2 thoughts on “All Work And No Pay: The Great Speedup?

  1. Interesting post comparing the US and Europe.

    Who is “we”? The time studies you refer to are minimally affected by the demands of professionals. Wal-Mart’s practice of scheduling people for part-time shifts at its convenience is probably more reflected in these numbers than anything else. A wide survey like this does not convince me that engineers, primary care physicians and business consultants are only working 7.5 hr/day.

    I would like to see time use studies of “wait time”. As an engineer, I spent hours waiting for a tool (which costs tens of thousands of dollars in depreciation to operate) to be available, often into the evening. Was this work? Often I could use the time productively, but after a certain amount of waiting, I could not use more time waiting productively. Obstetricians wait for labor. Attorneys wait for their time in court. Business people travel. Most of us consider wait time in our 60 hr work weeks. We must be working, because we’re not at home or doing what we WANT to do.

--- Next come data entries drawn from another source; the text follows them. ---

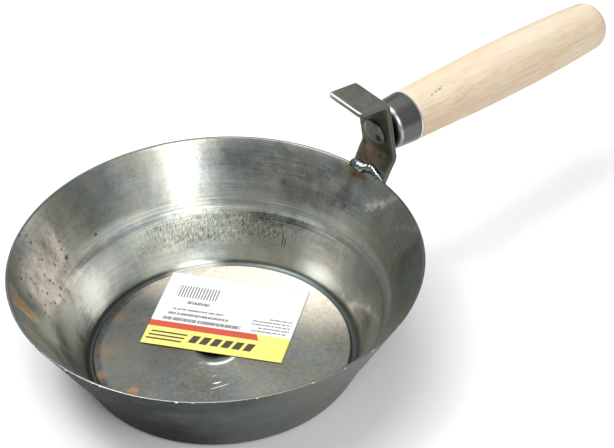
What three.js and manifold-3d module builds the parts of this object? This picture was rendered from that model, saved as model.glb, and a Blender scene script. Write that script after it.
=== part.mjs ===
// Plasterer's ladle: a pressed sheet-steel bowl, a bent steel lug welded to its rim, and a ferruled
// wooden handle held to the lug by a headed tang.
// Units are millimetres. +Z is up, +X runs from the bowl's axis towards the handle. The origin is on
// the plane that the bowl stands on, straight below the middle of its rim.
import * as THREE from "three";
import { mergeVertices } from "three/addons/utils/BufferGeometryUtils.js";
import Module from "manifold-3d";

const wasm = await Module();
wasm.setup();

// ---- driving dimensions ----

const FIT_GAP = 0.3; // clearance between pieces that touch
const deg = THREE.MathUtils.degToRad;

// The bowl's outer face, in radius and height.
const SHEET = 1.2;
const RIM_RADIUS = 100;
const BOWL_HEIGHT = 58;
const SHOULDER_TOP = new THREE.Vector2(82.0, 26.9);
const SHOULDER_FOOT = new THREE.Vector2(80.1, 24.8);
const FOOT_RADIUS = 67.3; // where the lower wall would meet the ground
const FOOT_FILLET = 5.4;
const RING_WIDTH = 0.9; // flat of the ring that the bowl stands on
const FLOOR_RISE = 1.3; // underside of the floor above the ground
const FLOOR_STEP = 0.8; // width of the step from the ring up to the floor
const DIMPLE_RADIUS = 10.6;
const DIMPLE_FLAT = 6.2;
const DIMPLE_OFFSET = new THREE.Vector2(-2.6, 2.0);
const DIMPLE_REACH = 24; // floor beyond this radius is not shifted with the dimple
const BOWL_SEGMENTS = 80;

// The lug's face on the bowl side, in X and Z, from its foot outside the wall to its tongue's tip.
const LUG_THICKNESS = 2.5;
const LUG_WIDTH = 23;
const LUG_SIDE = 1.3; // it sits this far to +Y of the handle's line
const LUG_LAP = 14; // length that lies against the wall below the rim
const LUG_KNEE = new THREE.Vector2(106.9, 68.0);
const LUG_HEIGHT = 36.3; // from the knee to the fold
const LUG_LEAN = deg(10); // towards the bowl
const LUG_TWIST = deg(4); // the hand-bent upper part is turned this much about +X
const TONGUE_LENGTH = 17.8;
const TONGUE_RISE = deg(8.7);
const TONGUE_CORNER = 1.4;
const KNEE_RADIUS = 4;
const FOLD_RADIUS = 2;

// The handle's axis runs down from the lug. Lengths along it start at the ferrule's front.
const FERRULE_FRONT = new THREE.Vector3(109.65, 0, 80.65);
const HANDLE_DROOP = deg(2.95);
const FERRULE_LENGTH = 15.05;
const FERRULE_FRONT_RADIUS = 12.3;
const FERRULE_RADIUS = 13.3; // at its rear
const FERRULE_WALL = 1.0;
const FERRULE_CORNER = 3.0;
const HANDLE_END = 155.45;
const HANDLE_NOSE = 145.65; // where the rounded end starts
const HANDLE_RADII = [13.2, 13.85, 14.55, 14.65, 14.13, 12.86]; // evenly spaced, ferrule to nose
const ROUND_SEGMENTS = 36;

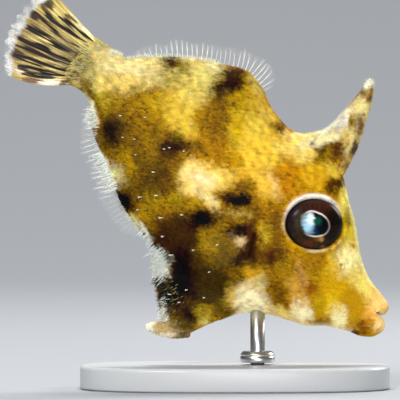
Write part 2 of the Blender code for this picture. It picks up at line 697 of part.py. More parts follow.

  2. As someone who has worked in both the manufacturing sector and in academia, I wanted to say that the Great Speedup manifests different in white collar and blue collar labour. As a graduate student participant in student representation, I worked increasing numbers of hours, either for compensation that was frozen and did not reflect increasing living costs, or for no compensation at all because I was told that it would look good on a résumé. As a worker at a plastics factory during the summers, my work week was fixed at forty hours, but I started in 1998 on one machine, and by the time I swore never to go back, last year, I was working on four. I had been at that station for a year because no one else in the factory could keep up with it. In both cases, there was enough work in front of me for three other people, but I was the only one getting paid. The difference was the way in which the misery manifested.